- Directed by: Yorgos Lanthimos
- Written by: Yorgos Lanthimos Yorgos Kakanakis
- Produced by: Athina Rachel Tsangari
- Starring: Evangelia Randou Aris Servetalis Costas Xikominos
- Cinematography: Thimios Bakatakis
- Edited by: Yorgos Mavropsaridis
- Production company: Haos Film
- Release dates: 9 September 2005 (TIFF); 22 March 2007 (Greece);
- Running time: 95 minutes
- Country: Greece
- Language: Greek

= Kinetta (film) =

2005 film by Yorgos Lanthimos

Kinetta (Κινέτα, Kineta) is a 2005 Greek experimental drama film directed by Yorgos Lanthimos, produced by Athina Rachel Tsangari and Lanthimos, and written by Lanthimos and Yorgos Kakanakis. It is Lanthimos' solo directorial debut. The film stars Evangelia Randou, Aris Servetalis, and Costas Xikominos.

==Plot==

During off-season at the Greek seaside resort of Kinetta, three strangers—a police officer out of uniform with a thing for German luxury cars and Russian women, an eccentric photographer, and a hotel chambermaid—join forces for a strange reason: to recreate homicides. Meticulously and with an almost ritualistic approach, the unlikely trio reenact crime scenes of brutal murders, to the point where the boundaries of their own private lives slowly begin to blur.

==Cast==
- Evangelia Randou as Cleaner
- Aris Servetalis as Photo studio employee
- Costas Xikominos as Police officer
- Youlika Skafida as Beach Victim
- Hector Kaloudis as Farm owner
- Vassilis Karampoulas as Marketer

==Release==
The film was not released theatrically in the United States in 2005. The film was screened at the 46th Thessaloniki Film Festival. In 2019, the Museum of the Moving Image played the film for nine days in October.

==Reception==
The film received negative reviews from critics. On review aggregator Rotten Tomatoes, the film holds a 17% approval rating based on reviews from 6 critics, with an average rating of 3.4/10.
John DeFore, writing for The Hollywood Reporter, praised the movie's ability to provoke its audience, with the intrusion of humorous shots or moments of color into the otherwise "drearily wintry" aesthetic. He also asserted longtime fans would enjoy the movie, as it "...introduces themes that would continue even into his lauded English-language work."

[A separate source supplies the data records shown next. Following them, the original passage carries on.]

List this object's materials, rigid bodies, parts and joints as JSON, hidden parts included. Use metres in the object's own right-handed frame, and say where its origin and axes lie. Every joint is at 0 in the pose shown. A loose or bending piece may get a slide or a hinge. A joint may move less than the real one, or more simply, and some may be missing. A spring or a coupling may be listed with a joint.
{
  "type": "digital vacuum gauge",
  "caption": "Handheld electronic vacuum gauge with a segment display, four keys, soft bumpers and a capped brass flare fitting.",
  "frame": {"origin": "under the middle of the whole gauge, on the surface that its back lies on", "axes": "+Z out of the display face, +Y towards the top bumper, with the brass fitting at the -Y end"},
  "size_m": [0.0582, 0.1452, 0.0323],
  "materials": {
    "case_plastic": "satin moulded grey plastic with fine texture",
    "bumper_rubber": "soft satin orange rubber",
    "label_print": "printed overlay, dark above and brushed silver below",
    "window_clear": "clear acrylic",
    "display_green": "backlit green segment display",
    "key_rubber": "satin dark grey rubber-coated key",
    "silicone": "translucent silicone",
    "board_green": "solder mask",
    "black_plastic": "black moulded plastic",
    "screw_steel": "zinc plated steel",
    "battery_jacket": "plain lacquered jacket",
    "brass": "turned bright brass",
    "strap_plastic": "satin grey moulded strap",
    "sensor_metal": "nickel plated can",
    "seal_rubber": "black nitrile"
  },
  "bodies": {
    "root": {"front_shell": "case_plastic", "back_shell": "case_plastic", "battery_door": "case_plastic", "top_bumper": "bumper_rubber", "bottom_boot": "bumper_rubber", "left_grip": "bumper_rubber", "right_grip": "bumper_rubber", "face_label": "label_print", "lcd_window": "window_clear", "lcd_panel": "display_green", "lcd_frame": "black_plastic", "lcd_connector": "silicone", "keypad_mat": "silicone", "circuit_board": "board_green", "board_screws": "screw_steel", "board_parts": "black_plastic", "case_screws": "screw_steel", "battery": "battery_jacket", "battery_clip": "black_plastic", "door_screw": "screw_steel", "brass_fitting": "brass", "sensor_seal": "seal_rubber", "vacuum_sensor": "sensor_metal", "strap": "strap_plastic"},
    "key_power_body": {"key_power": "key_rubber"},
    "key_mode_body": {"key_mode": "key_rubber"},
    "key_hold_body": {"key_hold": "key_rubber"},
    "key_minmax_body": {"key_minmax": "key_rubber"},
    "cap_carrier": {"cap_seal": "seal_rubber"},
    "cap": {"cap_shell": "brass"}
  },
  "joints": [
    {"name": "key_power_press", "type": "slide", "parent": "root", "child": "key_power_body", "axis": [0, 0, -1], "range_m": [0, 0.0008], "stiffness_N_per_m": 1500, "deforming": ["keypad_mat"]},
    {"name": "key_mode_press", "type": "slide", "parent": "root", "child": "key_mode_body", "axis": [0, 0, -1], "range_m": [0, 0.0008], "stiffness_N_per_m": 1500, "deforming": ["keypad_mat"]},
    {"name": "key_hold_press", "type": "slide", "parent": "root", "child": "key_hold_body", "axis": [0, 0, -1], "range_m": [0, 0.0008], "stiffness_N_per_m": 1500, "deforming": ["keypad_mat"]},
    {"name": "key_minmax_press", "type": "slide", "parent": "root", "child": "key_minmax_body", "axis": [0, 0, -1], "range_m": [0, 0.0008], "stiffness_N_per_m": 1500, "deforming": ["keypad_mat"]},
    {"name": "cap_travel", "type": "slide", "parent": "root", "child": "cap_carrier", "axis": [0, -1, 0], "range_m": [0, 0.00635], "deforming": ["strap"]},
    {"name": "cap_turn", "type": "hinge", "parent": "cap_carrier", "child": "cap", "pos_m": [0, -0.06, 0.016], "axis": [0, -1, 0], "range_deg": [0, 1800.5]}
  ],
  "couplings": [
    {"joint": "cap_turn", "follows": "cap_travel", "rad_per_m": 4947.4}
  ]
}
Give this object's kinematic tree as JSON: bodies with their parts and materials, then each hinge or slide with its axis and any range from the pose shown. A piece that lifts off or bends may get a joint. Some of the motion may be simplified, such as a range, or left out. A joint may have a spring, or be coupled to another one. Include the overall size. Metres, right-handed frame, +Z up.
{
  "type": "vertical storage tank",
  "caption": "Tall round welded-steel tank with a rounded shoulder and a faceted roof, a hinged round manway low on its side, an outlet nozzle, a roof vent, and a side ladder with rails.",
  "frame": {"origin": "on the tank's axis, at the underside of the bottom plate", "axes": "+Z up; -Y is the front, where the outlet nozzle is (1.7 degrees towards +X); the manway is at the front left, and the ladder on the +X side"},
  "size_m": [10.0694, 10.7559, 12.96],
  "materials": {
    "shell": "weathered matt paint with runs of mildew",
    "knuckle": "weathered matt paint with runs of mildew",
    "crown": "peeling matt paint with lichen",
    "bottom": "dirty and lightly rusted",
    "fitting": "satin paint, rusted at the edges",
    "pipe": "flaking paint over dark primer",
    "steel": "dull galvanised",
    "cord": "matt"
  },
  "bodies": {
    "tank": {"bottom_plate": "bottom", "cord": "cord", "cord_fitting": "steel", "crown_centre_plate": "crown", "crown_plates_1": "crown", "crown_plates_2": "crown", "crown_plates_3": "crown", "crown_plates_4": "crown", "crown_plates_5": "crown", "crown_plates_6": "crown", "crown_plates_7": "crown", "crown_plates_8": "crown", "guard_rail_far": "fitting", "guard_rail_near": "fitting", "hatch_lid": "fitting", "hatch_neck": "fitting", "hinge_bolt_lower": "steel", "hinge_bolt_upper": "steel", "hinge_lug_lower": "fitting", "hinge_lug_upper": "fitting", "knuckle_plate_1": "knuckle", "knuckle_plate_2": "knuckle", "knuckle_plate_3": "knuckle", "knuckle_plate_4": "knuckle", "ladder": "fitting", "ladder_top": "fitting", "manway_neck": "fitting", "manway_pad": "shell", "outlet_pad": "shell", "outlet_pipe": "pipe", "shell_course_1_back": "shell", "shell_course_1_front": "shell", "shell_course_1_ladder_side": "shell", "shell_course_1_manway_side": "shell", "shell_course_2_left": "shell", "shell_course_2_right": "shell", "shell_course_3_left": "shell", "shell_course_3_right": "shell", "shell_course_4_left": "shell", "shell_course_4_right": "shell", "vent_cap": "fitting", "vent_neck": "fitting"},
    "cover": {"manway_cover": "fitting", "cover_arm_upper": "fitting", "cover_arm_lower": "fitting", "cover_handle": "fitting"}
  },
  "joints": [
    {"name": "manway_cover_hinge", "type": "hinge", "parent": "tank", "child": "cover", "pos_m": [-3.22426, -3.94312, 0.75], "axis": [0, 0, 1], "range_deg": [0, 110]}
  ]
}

Writing for The New York Times, Ben Kenigberg gave the film a mixed review, "While Kinetta offers glimpses of visual and staging ideas that Lanthimos would explore more fully in his later works, it remains a cryptic curiosity. The film lacks dialogue and takes time to clarify the dynamics of its characters. Lanthimos used a handheld camera extensively, which some find more irritating than purposeful. In hindsight, Lanthimos would develop a smoother and more controlled sense of filmmaking in his subsequent works".

Variety praised Kinetta," diverges significantly from his previous work. The narrative drifts into a state of dramatic stasis, with eccentric characters and their strange desires. Lanthimos explores the idea that everyone has private weaknesses but avoids conventional storytelling and satire. The actors deliver somnambulistic performances in cryptic roles. Technically, the film presents challenges, with a handheld camera creating an unsettling viewing experience.